Sono le donne polacche dello Strajk Kobiet che il 23 marzo hanno dato vita ad oltre 30 manifestazioni di cui la più imponente a Varsavia dove in più di 90.000 hanno invaso le vie e le piazze della Capitale.
Sono le piazze e le strade di una Spagna ferita e arrabbiata, quella che in aprile ha dato vita al Hermana, yo te creo, imponente manifestazione di donne per le donne che si sono mosse unite e compatte per urlare che quando una donna dice NO è NO e non esistono vie di mezzo. Questa è la marea. La voglia di occupare le strade, perché quelle strade le donne le devono poter percorrere, libere, vestite e truccate come vogliono e senza la paura di essere per questo vittime di stupri e molestie di qualsiasi tipo.
Sono le donne irlandesi che hanno invaso un paese cattolico e conservatore per festeggiare, dopo anni e anni di lotte, la legalizzazione dell’aborto. E sono quelle stesse donne che, a distanza di sei mesi, sono ritornate a riempire le strade, questa volta arrabbiate e indignate contro un’ignobile sentenza che ha stabilito che se una donna indossa il perizoma non vi può essere stupro. #ThisIsNotConsent, era l’hastag proposto dalle irlandesi, perché senza consenso è sempre violenza e questo le figlie della marea lo sanno benissimo e lo stanno urlando al mondo intero, certe che prima o poi il mondo lo capirà. Non importa quante maree serviranno …
Sono le donne svedesi che a maggio, dopo cinque anni di lotte, hanno festeggiato la nuova legge sulla violenza sessuale che prevede che qualsiasi rapporto sessuale senza un consenso verbale o fisico sia considerato uno stupro.

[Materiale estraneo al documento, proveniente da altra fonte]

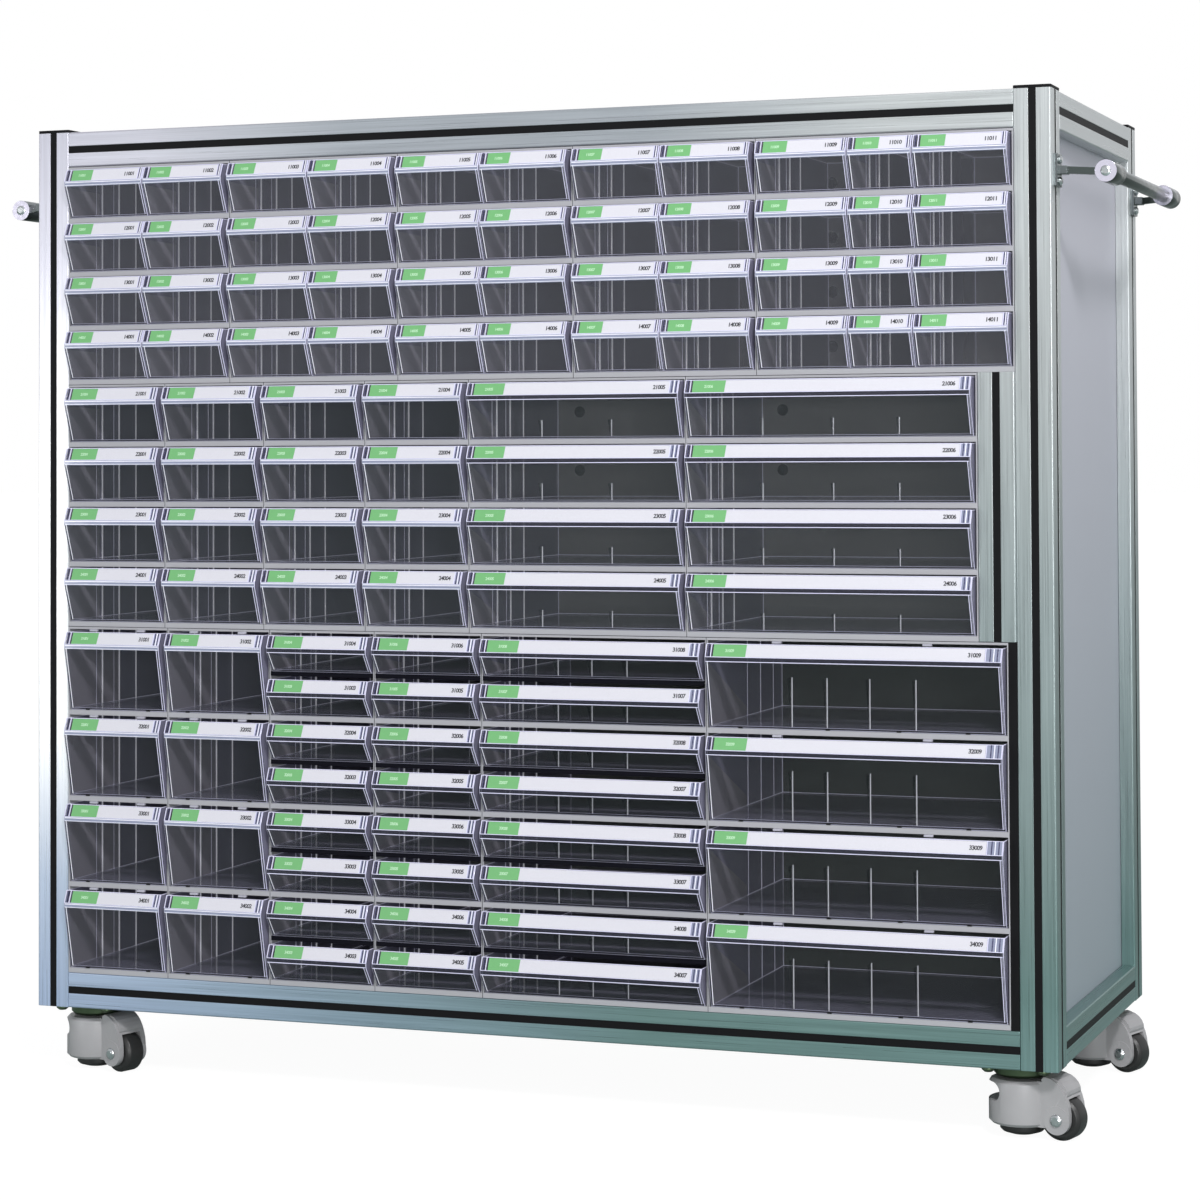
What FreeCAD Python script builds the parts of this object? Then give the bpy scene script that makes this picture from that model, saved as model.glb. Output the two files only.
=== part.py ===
"""Parts bin cabinet: a slotted aluminium frame on four levelling casters.

The frame holds three tiers of light grey housings with 104 clear tilt-front
drawers, and has a tubular handle at each end. Lengths are in millimetres.
X runs along the front, Y runs from the front to the back, Z runs up from the
floor. The origin is on the floor, under the middle of the whole part.
"""
import FreeCAD
import Part
import os
import re
import Sketcher

V = FreeCAD.Vector
Z_AXIS = V(0, 0, 1)

# Sizes that are set by themselves
SIZES = {
    # Frame of square slotted profiles
    "frame_width": 1190,
    "frame_depth": 440,
    "frame_height": 1000,
    "profile_size": 40,
    "profile_edge": 1.2,
    "slot_mouth": 8,
    "slot_lip": 4.5,
    "slot_room": 16,
    "slot_depth": 12.25,
    "core_hole_radius": 3.4,
    "cut_overrun": 1,
    # Slot covers, post caps and panels
    "cover_thickness": 3.5,
    "cover_recess": 0.3,
    "cover_side_fit": 0.1,
    "cap_thickness": 3.2,
    "cap_edge_radius": 1.2,
    "panel_thickness": 7.4,
    "panel_insertion": 10,
    "bearer_width": 30,
    "bearer_spacing": 420,
    # Tiers of housings
    "top_tier_height": 250,
    "middle_tier_height": 276,
    "housing_depth": 250,
    "housing_roof": 3,
    "shelf_thickness": 5.5,
    "upright_thickness": 3,
    "housing_back": 3,
    "half_shelf_thickness": 5,
    "half_shelf_recess": 12,
    "row_count": 4,
    "small_count": 10,
    "narrow_count": 4,
    "mini_share": 0.063,
    "narrow_share": 0.117,
    "medium_share": 0.2352,
    "end_strip_width": 9,
    "end_strip_depth": 20,
    # Drawers
    "drawer_wall": 1.6,
    "drawer_floor": 2,
    "drawer_side_gap": 0.5,
    "drawer_pair_gap": 1,
    "drawer_rest_gap": 0.3,
    "drawer_head_gap": 1.5,
    "low_drawer_head_gap": 3,
    "drawer_back_gap": 4,
    "lip_reach": 15,
    "lip_top_reach": 9,
    "label_drop": 14,
    "ledge_height": 4.5,
    # Handles
    "handle_height_down": 84,
    "handle_reach": 48,
    "handle_tube_radius": 7.5,
    "handle_tube_wall": 1.5,
    "handle_half_length": 182,
    "socket_radius": 11.5,
    "socket_length": 50,
    "socket_cap": 4,
    "bracket_thickness": 4,
    "bracket_width": 22,
    "bracket_height": 34,
    "stub_reach": 9,
    "stub_width": 12,
    "stub_height": 9,
    "arm_thickness": 6,
    "arm_height": 7.5,
    "arm_setback": 13,
    "bracket_screw_spacing": 22,
    "bracket_screw_radius": 2.5,
    "bracket_screw_head_radius": 4.5,
    "bracket_screw_head_height": 3,
    "bracket_screw_grip": 7,
    "end_bolt_radius": 2.2,
    "end_bolt_head_radius": 5.4,
    "end_bolt_head_height": 1.5,
    # Casters
    "caster_height": 75,
    "caster_bolt_spacing": 58,
    "caster_plate_size": 73,
    "caster_plate_thickness": 2.5,
    "race_radius": 30,
    "race_height": 10.5,
    "race_edge": 3,
    "caster_bolt_radius": 3,
    "caster_bolt_grip": 12,
    "caster_bolt_head_radius": 7,
    "caster_bolt_head_height": 4.5,
    "swivel_fit": 0.3,
    "neck_radius": 15,
    "drum_radius": 35,
    "drum_base": 13.5,
    "drum_top": 60,
    "drum_edge": 3,
    "brow_reach": 27.5,
    "wheel_radius": 22.5,
    "wheel_width": 24,
    "wheel_edge": 3.5,
    "wheel_side_gap": 1,
    "wheel_top_gap": 2,
    "axle_trail": 47,
    "axle_radius": 4,
    "axle_fit": 0.1,
    "axle_head_radius": 6.5,
    "axle_head_height": 3,
    "cheek_thickness": 6,
    "boss_radius": 14.5,
    "boss_rise": 0.8,
    "hood_top": 65,
    "hood_inset": 3,
    "foot_radius": 23.5,
    "foot_lift": 2,
    "foot_thickness": 16.5,
    "foot_edge": 5,
    "foot_side_gap": 1,
    "foot_recess_top": 30,
    "stem_radius": 5,
    "stem_top": 58,
    "dial_radius": 25,
    "dial_thickness": 10,
    "dial_room_base": 37,
    "dial_room_top": 56.5,
    "dial_side_gap": 1.5,
    "dial_fit": 0.3,
    "window_depth": 25,
}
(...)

Sono le centinaia di migliaia di donne argentine di Ni una menos che hanno manifestato a Buenos Aires il 25 marzo e poi il 4 giugno per chiedere la legalizzazione dell’aborto e che ancora non hanno vinto, ma che sicuramente riusciranno nella loro lotta, perché ad ogni uscita sono sempre di più e sempre più forti.
Sono le ragazze iraniane che stanno protestando contro l’obbligo di indossare il velo islamico. Figlie coraggiose che salgono sui cubi delle centraline o stanno in piedi nelle piazze di Teheran e in silenzio si tolgono il velo in pubblico. O ancora le molte ragazze che in Arabia stanno indossando l’abayad al contrario condividendo le loro foto su Twitter con l’hasgtag #insideoutabaya. Le stesse che da pochi mesi, grazie alle loro lotte, hanno conquistato il diritto di guidare un veicolo.
Sono le donne sudafricane che in agosto hanno dato vita ad una monumentale marcia nelle principali città al grido di #TotalShutdown, per lottare contro la violenza di genere e denunciare l’elevatissimo numero di femminicidi presenti nel Paese.
Ma sono anche le migliaia di donne italiane della rete dei centri antiviolenza, dei collettivi femministi e di Non una di Meno che hanno scioperato e manifestato l’otto marzo. E ancora tutte quelle che sono scese per le strade il 24 novembre a urlare il loro NO contro la violenza e contro le politiche disumane e medievali portate avanti da questo attuale governo. Sono le donne che hanno manifestato contro i continui e ripetuti attacchi all’autodeterminazione, ma sono anche le tantissime che si sono opposte al decreto Pillon.
Tutte queste e tante altre sono le figlie della marea. Inarrestabili, incontenibili, incontrollabili, indomabili. E finché ci sarà la marea gli attacchi potranno continuare, ma faranno meno paura. Perché le Cria da Maré sanno di essere più forti di qualsiasi decreto legge, di qualsiasi politica sessista e maschilista, di qualsiasi attacco da qualsiasi parte esso provenga. Le Cria da Maré hanno la forza di travolgere e di graffiare.
Sono loro la bellezza del 2018 e la speranza del 2019.